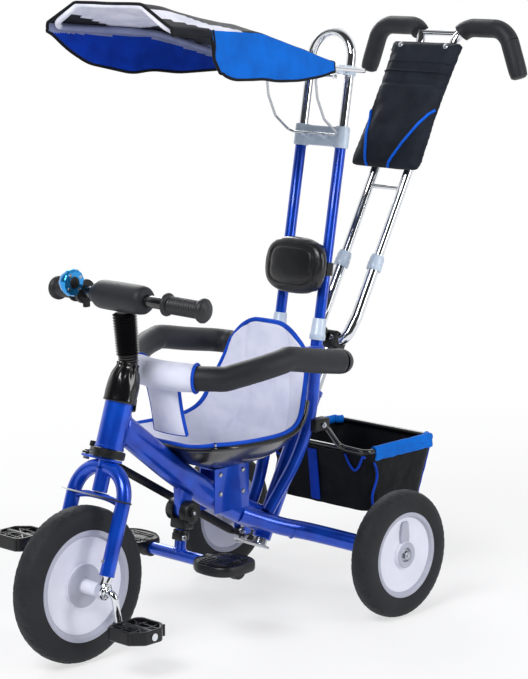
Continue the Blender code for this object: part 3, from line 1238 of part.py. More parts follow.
TIP = CANOPY_LENGTH + 0.023
SLOPE = [(0.0, 0.0), (0.090, 0.010), (0.134, 0.024), (0.286, 0.067), (CANOPY_LENGTH, 0.083), (TIP, 0.083)]
CRESCENT = [(0.0, 0.004), (0.09, 0.010), (0.13, 0.022), (0.23, 0.052), (0.33, 0.068), (CANOPY_LENGTH - 0.077, 0.055),
            (CANOPY_LENGTH - 0.037, 0.035), (CANOPY_LENGTH, 0.006), (TIP, 0.004)]
FLAP = [(0.0, 0.004), (0.095, 0.006), (0.130, 0.024), (0.190, 0.045), (0.250, 0.060), (0.300, 0.066),
        (FLAP_FRONT - 0.045, 0.068), (FLAP_FRONT - 0.015, 0.058), (FLAP_FRONT, 0.036), (FLAP_FRONT + 0.003, 0.004),
        (TIP, 0.004)]
CROWN = [(0.0, 0.004), (0.180, 0.004), (0.250, 0.007), (CANOPY_LENGTH - 0.152, 0.015), (CANOPY_LENGTH - 0.092, 0.022),
         (CANOPY_LENGTH - 0.032, CANOPY_CROWN - 0.0018), (TIP, CANOPY_CROWN - 0.0018)]


def curve_at(points, d):
    for (d0, v0), (d1, v1) in zip(points, points[1:]):
        if d <= d1:
            return v0 + (v1 - v0) * (d - d0) / (d1 - d0)
    return points[-1][1]


def hood_point(x, d, rise=0.0):
    """x from the middle, d forward of the hood's axis, rise above the bow."""
    return hood_pivot + Vector((x, -d, curve_at(SLOPE, d) + rise))


def side_at(d):
    """Half the bow's width at a distance forward of its axis."""
    return CANOPY_REAR_HALF + (CANOPY_FRONT_HALF - CANOPY_REAR_HALF) * min(max(d - 0.09, 0.0) / (CANOPY_LENGTH - 0.09), 1.0)


SHOULDER = 0.0725


def bow_line():
    """The wire bow: rear bar on the axis, side rods running forward and out, raised front hoop."""
    half = [hood_point(0.002, 0), hood_point(CANOPY_REAR_HALF, 0), hood_point(side_at(0.090), 0.090),
            hood_point(side_at(0.134), 0.134), hood_point(side_at(0.286), 0.286),
            hood_point(CANOPY_FRONT_HALF, CANOPY_LENGTH),
            hood_point(SHOULDER, CANOPY_LENGTH, CANOPY_CROWN)]
    return rounded(half + [Vector((-p.x, p.y, p.z)) for p in reversed(half)], 0.022, 3)


bow = bow_line()
bow_object = finish("canopy_bow", sweep(bow, circle(BOW_R, 6, pi / 6), UPRIGHT), CHROME, hood)

# Cloth hood over the bow: crowned top, a crescent down its right side and a flap down its left
HOOD_T = 0.003
HOOD_CLEAR = BOW_R + 0.0025
hood_rows = []
for d in (0.097, 0.130, 0.170, 0.220, 0.280, FLAP_FRONT - 0.060, FLAP_FRONT - 0.020, FLAP_FRONT, FLAP_FRONT + 0.004,
          CANOPY_LENGTH - 0.057, CANOPY_LENGTH - 0.029, CANOPY_LENGTH + 0.004):
    half = side_at(d) + HOOD_CLEAR
    crown = curve_at(CROWN, d)
    flap = curve_at(FLAP, d)
    crescent = curve_at(CRESCENT, d)
    row = [hood_point(half + 0.002, d, -flap), hood_point(half + 0.001, d, -flap / 2), hood_point(half, d, 0.007)]
    for a, b in ((0.80, 0.58), (SHOULDER / CANOPY_FRONT_HALF, 1.0), (0.27, 1.0), (0.0, 1.0)):
        row.append(hood_point(half * a, d, HOOD_CLEAR + crown * b))
    for a, b in ((-0.27, 1.0), (-SHOULDER / CANOPY_FRONT_HALF, 1.0), (-0.80, 0.58)):
        row.append(hood_point(half * a, d, HOOD_CLEAR + crown * b))
    row += [hood_point(-half, d, 0.007), hood_point(-half - 0.001, d, -crescent / 2),
            hood_point(-half - 0.002, d, -crescent)]
    hood_rows.append(row)
finish("canopy_hood", wall(hood_rows, HOOD_T, 0.0), BLUE_CLOTH, hood)

# Tabs under the bow's sides take the stay's upper ends
TAB_D = 0.086
tab_x = side_at(TAB_D)
tabs = bmesh.new()
TAB_DROP = 0.0135
for sign in (1, -1):
    block((0.0030, 0.009, 0.0190), hood_point(sign * tab_x, TAB_D, -0.0085), SIDE, UPRIGHT, bm=tabs)
weld(bow_object, tabs)
stay_top = hood_point(0, TAB_D, -TAB_DROP)
cut(bow_object, rod(stay_top - SIDE * 0.2, stay_top + SIDE * 0.2, STAY_WIRE_R + RUN, 8))

stay_axis = pivot("canopy_stay_axis", stay_top, hood)
STAY_HALF = 0.056


def stay_leg(sign):
    """From the tab down one leg of the wire to its foot."""
    top = stay_top + SIDE * sign * STAY_HALF
    foot = STAY_FOOT + SIDE * sign * STAY_HALF
    fall = foot - top
    return [top] + [top + Vector((0, fall.y * a, fall.z * b)) for a, b in ((0.09, 0.38), (0.38, 0.72))] + [foot]


left = [stay_top + SIDE * (tab_x + 0.0030)] + stay_leg(1)
wire_points = left + [Vector((-p.x, p.y, p.z)) for p in reversed(left)]
finish("canopy_stay", sweep(rounded(wire_points, 0.012, 3), circle(STAY_WIRE_R, 6, pi / 6), UPRIGHT),
       ZINC, stay_axis)
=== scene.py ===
"""A child's push tricycle: enamelled steel frame, foam tyres on moulded wheels, padded seat with a
guard rail, canopy, steering push handle with a bag, folding footrest and a rear basket.

Metres, +Z up, front towards -Y, the rider's left towards +X.
"""
from math import cos, exp, pi, radians, sin, sqrt, tan

import bmesh
import bpy
from mathutils import Matrix, Vector, noise
from mathutils.bvhtree import BVHTree


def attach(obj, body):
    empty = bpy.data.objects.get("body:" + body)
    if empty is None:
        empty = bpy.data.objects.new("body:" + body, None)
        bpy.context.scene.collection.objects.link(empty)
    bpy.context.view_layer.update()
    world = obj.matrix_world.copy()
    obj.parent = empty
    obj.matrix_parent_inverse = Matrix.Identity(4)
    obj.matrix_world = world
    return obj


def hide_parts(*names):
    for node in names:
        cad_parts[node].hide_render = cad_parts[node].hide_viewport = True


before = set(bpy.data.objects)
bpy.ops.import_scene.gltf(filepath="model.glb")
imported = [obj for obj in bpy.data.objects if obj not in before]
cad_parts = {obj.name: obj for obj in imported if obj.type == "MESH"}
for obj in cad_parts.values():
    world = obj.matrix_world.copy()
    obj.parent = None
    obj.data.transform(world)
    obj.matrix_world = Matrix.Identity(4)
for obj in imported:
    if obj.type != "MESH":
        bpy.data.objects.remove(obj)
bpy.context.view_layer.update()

# Camera
# A long lens in front of the tricycle's left side, a little above the canopy.
camera = bpy.data.objects.new("camera", bpy.data.cameras.new("camera"))
bpy.context.scene.collection.objects.link(camera)
camera.location = (2.65109, -2.760042, 1.16307)
view_line = Vector((-0.0555, 0.094428, 0.4511)) - camera.location
camera.rotation_mode = 'QUATERNION'
camera.rotation_quaternion = view_line.to_track_quat('-Z', 'Y')
camera.data.lens = 122.55
camera.data.sensor_width = 36
camera.data.clip_end = 60
bpy.context.scene.camera = camera


# Floor and studio light
# A pale paper floor, two big soft boxes and a bright room round them.
def linear(code):
    """An sRGB hex colour as linear red, green, blue and alpha."""
    parts = [int(code[i:i + 2], 16) / 255 for i in (1, 3, 5)]
    return tuple(c / 12.92 if c <= 0.04045 else ((c + 0.055) / 1.055) ** 2.4 for c in parts) + (1.0,)


def add(tree, kind, links=None, **settings):
    """Add a node with its settings; links maps its sockets to values or to other nodes' outputs."""
    made = tree.nodes.new('ShaderNode' + kind)
    for name, value in settings.items():
        setattr(made, name, value)
    for name, value in (links or {}).items():
        if isinstance(value, bpy.types.NodeSocket):
            tree.links.new(value, made.inputs[name])
        else:
            made.inputs[name].default_value = value
    return made


def new_finish(name, colour, roughness, metallic=0.0, **sockets):
    """A material with one shader: returns the material, its tree, its shader and the place in metres."""
    mat = bpy.data.materials.new(name)
    mat.use_nodes = True
    tree = mat.node_tree
    shader = tree.nodes["Principled BSDF"]
    shader.inputs["Base Color"].default_value = linear(colour)
    shader.inputs["Roughness"].default_value = roughness
    shader.inputs["Metallic"].default_value = metallic
    for socket, value in sockets.items():
        shader.inputs[socket.replace("_", " ")].default_value = value
    place = add(tree, 'TexCoord').outputs["Object"]
    return mat, tree, shader, place


paper, tree, shader, place = new_finish("floor_paper", "#F4F4F5", 0.85)
grain = add(tree, 'TexNoise', {"Vector": place, "Scale": 90.0, "Detail": 3.0})
bump = add(tree, 'Bump', {"Strength": 0.02, "Distance": 0.001, "Height": grain.outputs["Fac"]})
tree.links.new(bump.outputs["Normal"], shader.inputs["Normal"])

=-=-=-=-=

Reproduce exactly, and only, the lines from the one that contains "left = [stay_top" down to the one that contains "obj.parent = None", both ends included.

left = [stay_top + SIDE * (tab_x + 0.0030)] + stay_leg(1)
wire_points = left + [Vector((-p.x, p.y, p.z)) for p in reversed(left)]
finish("canopy_stay", sweep(rounded(wire_points, 0.012, 3), circle(STAY_WIRE_R, 6, pi / 6), UPRIGHT),
       ZINC, stay_axis)
=== scene.py ===
"""A child's push tricycle: enamelled steel frame, foam tyres on moulded wheels, padded seat with a
guard rail, canopy, steering push handle with a bag, folding footrest and a rear basket.

Metres, +Z up, front towards -Y, the rider's left towards +X.
"""
from math import cos, exp, pi, radians, sin, sqrt, tan

import bmesh
import bpy
from mathutils import Matrix, Vector, noise
from mathutils.bvhtree import BVHTree


def attach(obj, body):
    empty = bpy.data.objects.get("body:" + body)
    if empty is None:
        empty = bpy.data.objects.new("body:" + body, None)
        bpy.context.scene.collection.objects.link(empty)
    bpy.context.view_layer.update()
    world = obj.matrix_world.copy()
    obj.parent = empty
    obj.matrix_parent_inverse = Matrix.Identity(4)
    obj.matrix_world = world
    return obj


def hide_parts(*names):
    for node in names:
        cad_parts[node].hide_render = cad_parts[node].hide_viewport = True


before = set(bpy.data.objects)
bpy.ops.import_scene.gltf(filepath="model.glb")
imported = [obj for obj in bpy.data.objects if obj not in before]
cad_parts = {obj.name: obj for obj in imported if obj.type == "MESH"}
for obj in cad_parts.values():
    world = obj.matrix_world.copy()
    obj.parent = None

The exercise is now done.